Company
[The following review presents a positive assessment of a revival of Company, yet condemns the production's orchestration, its sluggish commencement, and the choreography.]
Few musicals have captured their times as perfectly as Company, Three bars of Jonathan Tunick's guitar-accented orchestrations, a line from “Another Hundred People” and you can be nowhere else but New York City, 1970. Awaiting the Roundabout Theater Company's much-anticipated revival, one held one's breath. How would Company hold up? Would the Roundabout be up to the challenge? The answer to the first question is, just fine; to the second, a qualified yes.
After a shaky start, the show builds, expanding, finally, to greatness. The show needs some time to settle down, and for Boyd Gaines to fully recover his voice. But a transfer to a larger Broadway house seems inevitable, because a lot of people are going to want to see this show, and they won't be disappointed.
As with the Roundabout's recent revival of She Loves Me (with whom the present show shares a director, choreographer, star and set designer) Company recreates a period piece without reinventing it, trusting the material. In the present case, the material developed from a series of plays written by actor George Furth and later transformed by Sondheim, at the instigation of director/producer Harold Prince, into a musical.
It's impossible to re-experience exactly the feeling one had, seeing Company for the first time 25 years ago at what is now the Neil Simon Theater, knowing that the musical theater would never be the same; indeed, that one's own life would never be the same. The Beatles had broken up, and for the rest of America, the Me Decade would be defined, at least in pop music terms, by James Taylor and Jackson Browne. But on Broadway, on the musical-theater stage, the revolution was evolving differently, and here was Company, to lead the way: A grown-up show that cast the era's personal obsessions—“space,” “commitment,” “compromise,” “fulfillment”—in a mature, not to say skeptical, light.

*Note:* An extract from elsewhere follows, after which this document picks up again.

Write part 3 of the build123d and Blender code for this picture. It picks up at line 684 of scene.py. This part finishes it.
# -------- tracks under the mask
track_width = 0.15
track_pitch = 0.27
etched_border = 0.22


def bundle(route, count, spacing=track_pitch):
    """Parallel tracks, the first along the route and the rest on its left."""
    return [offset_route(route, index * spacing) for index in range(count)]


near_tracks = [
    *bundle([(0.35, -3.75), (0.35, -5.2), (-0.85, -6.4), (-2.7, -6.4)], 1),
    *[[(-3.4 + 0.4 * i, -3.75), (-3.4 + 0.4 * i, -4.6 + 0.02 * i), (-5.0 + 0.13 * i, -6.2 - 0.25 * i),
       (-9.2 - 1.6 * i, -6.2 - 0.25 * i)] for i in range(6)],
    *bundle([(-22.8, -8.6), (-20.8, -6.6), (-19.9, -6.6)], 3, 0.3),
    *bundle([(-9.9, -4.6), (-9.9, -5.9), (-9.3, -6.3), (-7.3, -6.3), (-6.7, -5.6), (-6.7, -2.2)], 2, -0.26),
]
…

Company had no plot, only a concept: 38-year-old Bobby (Gaines) lives a freewheeling life as an adorable single man, juggling girlfriends while being pampered by a pentad of married couples. They wish to see him paired off so that he, too, may partake of the daily terrors and comforts offered by wedded bliss.
Bobby is surely the musical theater's most passive leading man: He observes these couples with a mixture of bemusement and envy, noting the passion—along with the compromises and lies—that go into making a marriage work, best captured early on in “The Little Things You Do Together,” sung by Joanne (Debra Monk) and the company. Is it worth it? Bobby wonders. Well, it's a matter of always being “Sorry-Grateful,” his men friends respond, with grateful tipping the scale.
Bobby cherishes his friendships in the songs “Company” and “Side by Side,” even as he witnesses such shattering scenes as “Getting Married Today,” in which Amy (newcomer Veanne Cox) confronts her doubts about marriage to the wonderful man she's been living with for years (Danny Burstein), while the wedding guests wait.
The number—a patter song on methedrine delivered by Cox with exquisite pathos—is brilliantly undermined by the dramatic scene that follows, in which Amy finally negotiates a convoluted way to go ahead with the wedding, only after showing a determination to break up the relationship.
The dark secret of Company, of course, is that for all the lip service paid to the idea of wedded bliss, Bobby's not really interested, as is apparent in the show's most revealing song, “Barcelona.” After an athletic night in bed with a brainless stewardess (the entirely adorable Jane Krakowski) whose name he can't remember, his phony enticements to make her stay actually succeed—to his horror—and he can only lie back in bed and mutter, “Oh, God!”
The neat resolution that soon follows—the anthem “Being Alive” suggesting Bobby's having come around—still never quite convinces. (In its Boston tryout, the final song was a renunciation of couplehood so bitter it scared off even Prince.)
For the original Company, Prince brought in Michael Bennett to stage the musical numbers. The revival represents the best staging Scott Ellis has ever done. But Rob Marshall's choreography—which includes movement for the entire company as well as the solo “Tick Tock,” originally staged by Bennett for Donna McKechnie and performed here by the talented Charlotte d'Amboise—more closely resembles calisthenics than dance. You get really tired of seeing actors thrusting their arms heavenward, and you soon wonder whether Marshall has any interesting ideas in his head.
That's not the only reason Company takes some time taking off. Gaines, afflicted by a throat ailment, is clearly not up to speed, though just as clearly, he will get there. Moreover, the stripped-down, synthesizer-dependent (and guitarless!) orchestra sounds thin and, at the top of the show, was frequently out of synch with the singers.
But the minute La Chanze launched into “Another Hundred People” about two-thirds of the way through the first act, Company was off and never stopped running, from Cox's febrile, heartbreaking “Getting Married Today,” to the great ensemble number “Side by Side,” to Monk's bruising, rafter-raising “Ladies Who Lunch.”